By the time I started to really get into the music and the look myself, things had changed a bit. Hardcore (punk) was the dominant sound by the late 80s and very early 90s. I hated it. Bands like Agnostic Front, Minor Threat, Fugazi, 7 Seconds, Agent Orange, Gorilla Biscuits, S.O.D., and Youth Of Today were what a lot of the punks I met were into. I thought all that music sucked. To me, it had more in common with hockey than music or punk rock. The look had devolved as well. Instead of brightly colored Mohawks and black leather, and safety pins, people who called themselves punks were dressing like skinheads or even worse was the whole hoodie and baseball cap look that the straight edge kids wore. It was like somebody had come and sucked all of the sex and art out of it. I’m sure on some level it had to do with survival. I had certainly endured quite a bit of harassment in my small minded neighborhood for even the slightest transgressions of fashion. Perhaps the whole punk community had adopted a cleaner look and a more ferocious sounding music just to keep their heads from getting kicked in as the Reagan/Bush era drew to a close.
Bauhaus re-invigorated me. Hearing their music reminded me of who I was and who I wanted to be. I had noir fantasies about stalking the night, thin and pale like a vampire, breaking glass in gotham alleys on streets where it had just rained. Coincidentally, right around this same time, my dad had brought Anne Rice’s Interview With The Vampire and The Vampire Lestat home from the library. The second book ended with a cliffhanger and the rumor was that the third book was soon to be released. Very exciting!
I was getting into Bauhaus after they broke up. They lasted from 79-83 and I was buying all of their albums in 89/90 or so. I got all of their studio albums, their live album, and a double album which was a compilation of all their singles. The inner jacket of this “greatest hits” record had a picture of 2 VHS tapes which they had also released. One was all of their music videos called Shadows Of Light and the other was a live concert called Archive. I needed to get my hands on those. This was a band that I needed to experience visually as well as aurally. Lots of people don’t even consider them to be a punk band, but they’re all wrong. It may be Art Punk or Gothic Punk, but it’s definitely punk, you fuck-faces.
My high school of 1,300 students had a total of about 11 alternative kids. That’s all the skaters, punks, and new wavers combined. One of them was Danny Catts. He was a senior when I was a sophomore. Tall and thin and pale, he looked almost identical to Daniel Ash, the guitarist of Bauhaus/Love & Rockets. A bunch of these catholic school punks would all be gathered at a table in the cafeteria before classes started. I drifted over their way and got to know them. Some of them were dicks. Danny was cool. We’d bullshit about music and it turned out we all liked the same stuff. He pretty much worshiped Bauhaus as well, and he mentioned that he also really loved Joy Division and Japan. I didn’t know anything about those bands, but filed that shit away in my head for the next trip to The Record Cellar. He told me was trying to learn how to play the guitar. He said he had an electric guitar but that maybe it sucked.

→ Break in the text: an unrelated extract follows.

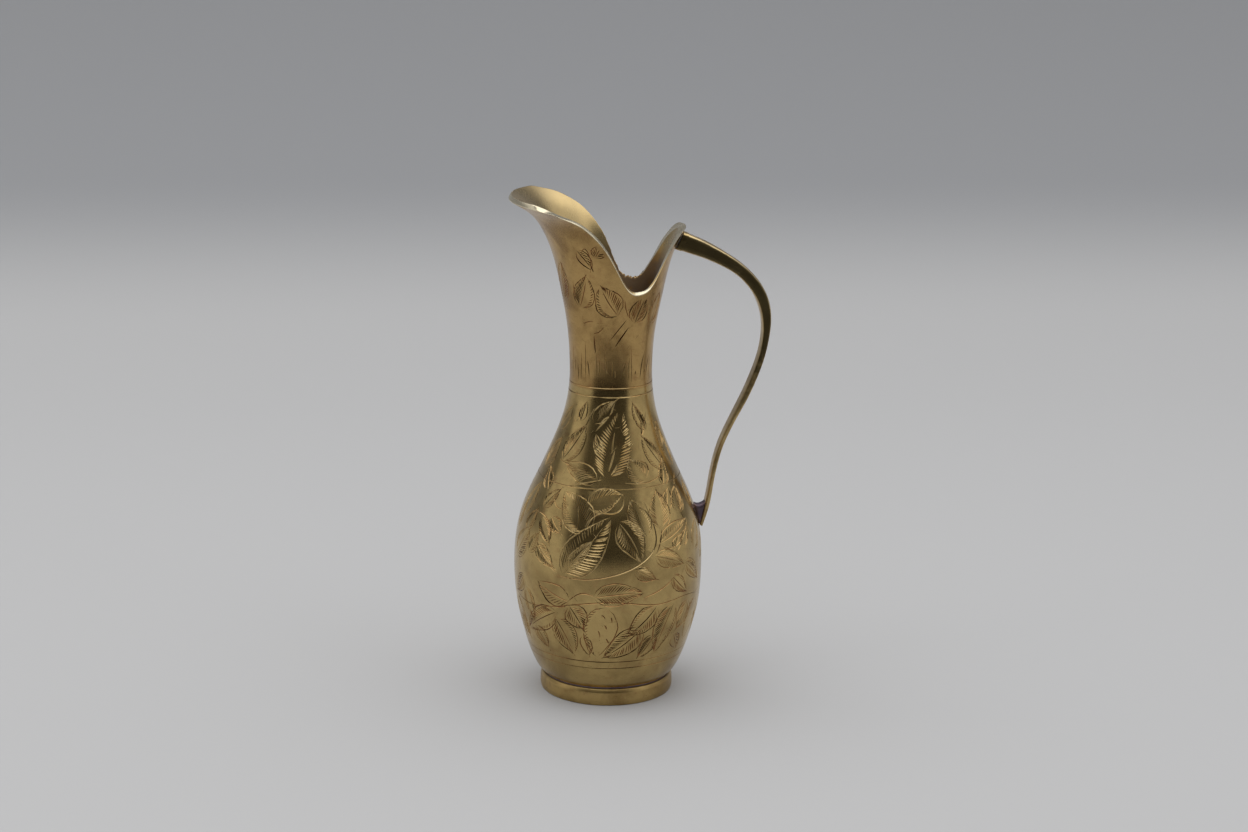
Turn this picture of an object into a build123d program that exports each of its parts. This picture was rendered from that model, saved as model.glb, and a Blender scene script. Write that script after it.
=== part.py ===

He also said he had the one Bauhaus video, Shadows Of Light. One day he brought it in and loaned it to me. That was perfect! My dad had just hooked up the 2 VCR thing. We had our top loader sitting on top of our new front loader so now we could copy anything we wanted. It’s funny. That stupid fuckin FBI warning at the beginning of every video cassette had me so programmed that I felt like an outlaw just by virtue of having two VCRs on top of my TV. Now that I think about it, we also had Hot Box cable. That is, we paid for basic cable, but we had a special cable box (that we bought off a cop) that enabled us to watch all of the HBO, Prism, Showtime, Cinemax, Pay Per View and smut channels for free. This was during the reign of Iron Mike Tyson. Every time the undefeated heavyweight champ would fight, all my uncles and my dad’s friends who weren’t currently in prison would come over and hang out and watch the fights. Tyson had a habit of knockin’ dudes out before the end of the first round, but since we weren’t paying for the fight, we thought it was great!
One day I invited Danny over to my house to try to get a new band started. We took the el down to his house in Kensington, and he grabbed his guitar, then we hopped back on the train and made our way back to my house. I had my Peavey Classic amplifier in my basement and figured we’d just both plug into it, though I’d recently heard you weren’t supposed to do that. When we got back to my house, Danny took his guitar out of the case, and he was right, it really sucked. It was probably a good guitar at one point, but it looked like somebody painted it purple and pink with a brush and house paint like for your walls. Also, half of the bridge was missing and had been replaced with a block of wood. Never before or since have I seen a guitar with the strings so far away from the fret board. I mean like 2 inches away. I had the feeling that it might be literally impossible to play this guitar. Nevertheless, I gave it a try. I got it in tune, then I plugged it into my amp. It made kind of a cool, nasty sound, but it was quite impossible to play anything but a few open chords down at the end of the neck. Also, it immediately fell radically out of tune. I felt sad for Danny. He had been becoming quite discouraged trying to teach himself guitar, and part of the reason was this impossible instrument.
I had recently learned to play Bela Lugosi’s Dead by watching my new copy of the Bauhaus video he loaned me. I turned up the reverb all the way and played the 3 chord dub reggae dirge. I waited for Danny to start singing but he never did. I know he knew the words, but I think maybe he was shy. Eventually, I heard the words but they were coming out of my mouth. I surprised myself. The whole time I had been thinking I was shy too.